Engineers working on an estimated $450 million redesign of the Interstate 30 corridor through downtown Little Rock and North Little Rock think the highway section should be 10 lanes wide, officials said during a public meeting Thursday night.
Two of those lanes in each direction would be collector-distributor lanes in the immediate vicinity of downtown and separated from the main traffic lanes to allow for slower and safer speeds to leave and enter the interstate.
About 130 people attended the meeting at Horace Mann Middle School at 1000 E. Roosevelt Road to view and comment on the study team's latest thinking on the best way to reduce congestion through the 6.7-mile corridor. The project includes replacing the I-30 bridge over the Arkansas River.
The meeting was the fourth in a series covering the initial planning stage of the project, which is held to vet all options as part of a federally mandated review of the corridor from Interstate 530 in Little Rock to Interstate 40 and U.S. 67/167 in North Little Rock.
The process included factoring in social, environmental and economic factors before coming up with a top alternative. From a list of 43 original alternatives, it eliminated as unworkable options such as light rail, a new bridge at Chester Street and high-occupancy lanes.
The design and supporting material from the planning stage will now be forwarded to a design team focusing a study mandated under the National Environmental Policy Act that will further refine the design.
"It's not final," said Danny Straessle, a spokesman for the Arkansas Highway and Transportation Department. "It's a suggestion of what could happen."
Indeed, the design won't be final until the contractor the department hires to complete the design and to construct the project gets a crack at it. Construction isn't scheduled to begin until 2018.
"We don't want to stifle the creativity and the experience the design-build team is going to bring," Straessle said. "This is what the working model is right now."
The latest design would displace 19 structures, including five homes, seven commercial properties and seven billboards.
At Thursday's meeting, the design team said it proposed the 10-lane configuration with the collector-distributor lanes as the top alternative because it offers the best mobility and safety performance through 2041 and its cost is only slightly higher than a 10-lane configuration with general lanes only.
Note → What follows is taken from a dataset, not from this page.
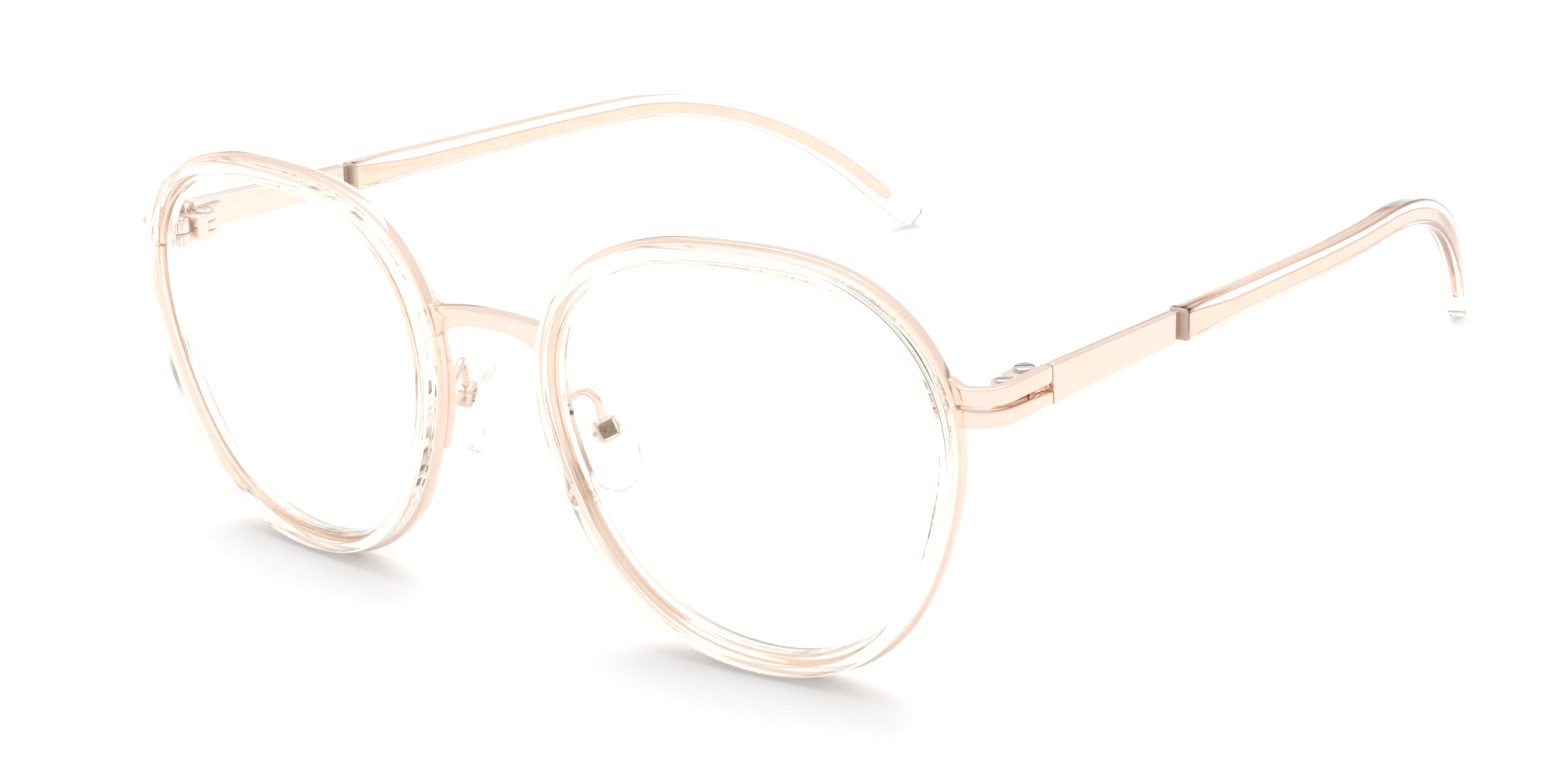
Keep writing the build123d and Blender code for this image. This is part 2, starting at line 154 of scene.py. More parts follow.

Its environmental impact is about the same as the other two alternatives considered, which also included an 8-lane scheme, according to the team.
The design team said the collector-distributor lane, particularly through the downtown section, allowed for better and safer access from neighborhoods. The top speed on the collector-distributor lanes is 50 mph, well below the 60 mph speed limit in the main lanes.
A motorist in North Little Rock could get onto I-30 at East Broadway, cross the river and exit at East Third Street in Little Rock without getting onto the main lanes.
"They don't have to worry about weaving vehicles if you are a through vehicle," said Kip Strauss, an engineer with HNTB of Kansas City and a member of the team.
The top alternative also would see fewer traffic crashes than the other two alternatives, he said. "It does cost more, but the safety benefits outweigh the additional costs."
The preliminary design also includes interchange improvements, the consolidation or relocation of some ramps, intersection improvements and frontage road improvements. It also contemplates better traffic signal management and improved signs as well the eventual use of a ramp-metering system, which uses traffic signals to space out vehicles entering the interstate at peak times.
The array of maps and posters at Thursday's meeting showcasing the progress of the project design produced a mixture of awe and worry among the people who showed up for the meeting.
"I think it's a great project," said Ray Roberts, a North Little Rock insurance and finance executive. "It's 20 years too late in coming."
"I'm not comfortable," said Belinda Burney, a longtime resident of North Little Rock's Dark Hollow community. "But it's still in the planning and nothing is set in stone."
But Jeff Hathaway, who serves on a I-30 corridor stakeholder committee representing the Greater Little Rock Chamber of Commerce, said the design team has struck a good balance so far.
"It's hard to do, but I think we're doing a good job of working with the community and addressing their concerns," he said, adding that the team has been trying to ensure the project "breaks down barriers rather than builds barriers."